Confabulario
Carmen Boullosa
El buen maestro transmite a sus alumnos su verdadero amor, su impulso primordial. Con Huberto aprendí a llenar fichas bibliográficas —él nos daba ejemplares del suplemento de Novedades que dirigía Benítez para que hiciéramos la tarea en casa—, pero no fue ésa la herencia insustituible que le debo.
Vivo en deuda con Huberto. Me cambió la ruta —en mi joven fragilidad adolescente, pude haberme dejado seducir por una carrera académica como hicieron algunos de mis pares, aunque sin duda (como los más de ellos) habría regresado a ser fiel a mi vocación de poeta o narradora (si es que no son lo mismo), después de haber perdido años irreemplazables (el tiempo es para el homínido el único bien no renovable)—, Huberto me dio el empujón (de modo algo agresivo) para dejarme llevar por lo que era y es mi pasión y razón de ser: escribir. Yo no soy sino lo que mi maestro reconoció, una poeta y narradora que necesita escribir como una forma de comprensión, de asombro, de duda, de sobrevivencia, de victoria y derrota.

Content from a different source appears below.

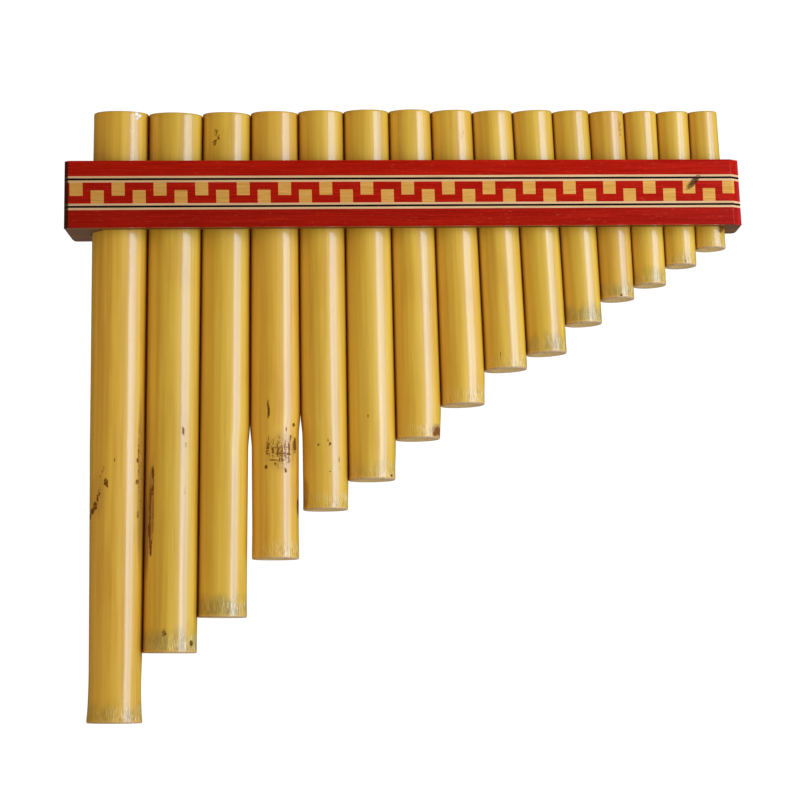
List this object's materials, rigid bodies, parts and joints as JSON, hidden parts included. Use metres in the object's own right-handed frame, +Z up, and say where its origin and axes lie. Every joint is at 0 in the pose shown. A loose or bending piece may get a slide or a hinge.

De juego. De alegría. De furia, de venganza, de celebración, de fiesta.
En el salón de clase, en la Ibero, oí las clases de Huberto azorada, porque él no escondía sus pasiones, porque usaba un calcetín beige y el otro azul marino, porque conocía a escritores. En mi diminuto universo no existían seres como él ni como aquellos de quienes hablaba, no había cabida para estos últimos, de no ser por las portadas de los libros. Nos contaba anécdotas de García Ponce, de Onetti, Elizondo, Arredondo, Tomás Segovia, Arreola, Cortázar, García Riera, José de la Colina, Octavio Paz; de Villaurrutia, de Gorostiza, de Cuesta; nos los presentaba como personas de carne y hueso. Yo pensé, por él, que se podía ser de carne y hueso (eso me parecía bastante apetecible, sobre todo por la primera —yo no era sino puros huesos—) y ser lo que yo soñaba: una escritora. Me señaló, me alentó, me lanzó.
No me enseñó lecciones de “éxito”. No de cómo hacer “vida literaria”. Esas cosas nunca las aprendí, ni de él ni de nadie. Vivo para mi obra y para leer, y eso fue su lección porque para Huberto escribir no es un asunto de poder y conquista de medallas, de territorio o de emulación, sino un arte íntimo. Me publicó en la revista literaria que hacía en la Ibero mi primer poema. Me pidió —a mis 19— una autobiografía literaria que me obligó a mirarme lectora y a entender por qué escribo. Juzgó también mis primeros poemas. Son pininos que nunca publiqué, porque también de él aprendí un ojo crítico. No hay escritor sin esto. Si fuera más fiel mi aprendizaje, no publicaría estas líneas, avergonzada de que no tengan la especial, única, resbalosa calidad de la lección que obtuve de Batis.
Además, otro motivo para vivirle agradecida: Huberto escribió la primer reseña de un libro mío, la plaquette El hilo olvida que publicó Federico Campbell en La Máquina de Escribir, le dedicó unas páginas soberbias, de crítica brillante, electrizada, generosa y mayor. Me dio identidad literaria, de altura. Casi inmediato, publicó en su suplemento un ensayo de Francisco Segovia sobre La memoria vacía que había publicado Juan Pascoe en su Taller Martín Pescador. Me apoyó con todo.
Un punto último que con los años he aprendido no es insignificante: me dio trato de igual. Yo no era de otra liga por ser mujer, mi género no me descalificaba. Ya sé que ahora suena a hojadelata, pero no lo ha sido, he debido cargar con ésa, ser mujer escritora me obliga a hacer tres veces más méritos para que me sigan viendo tres escalones menor a mí misma. No lo hizo Huberto. Gracias a él tuve un escudo y tardé mucho tiempo en saber el desprecio con que se nos valúa a las de letras.
Vivo en deuda con él. No he sabido jamás retribuir a su magnánima persona lo que él me dio. Gracias, Huberto.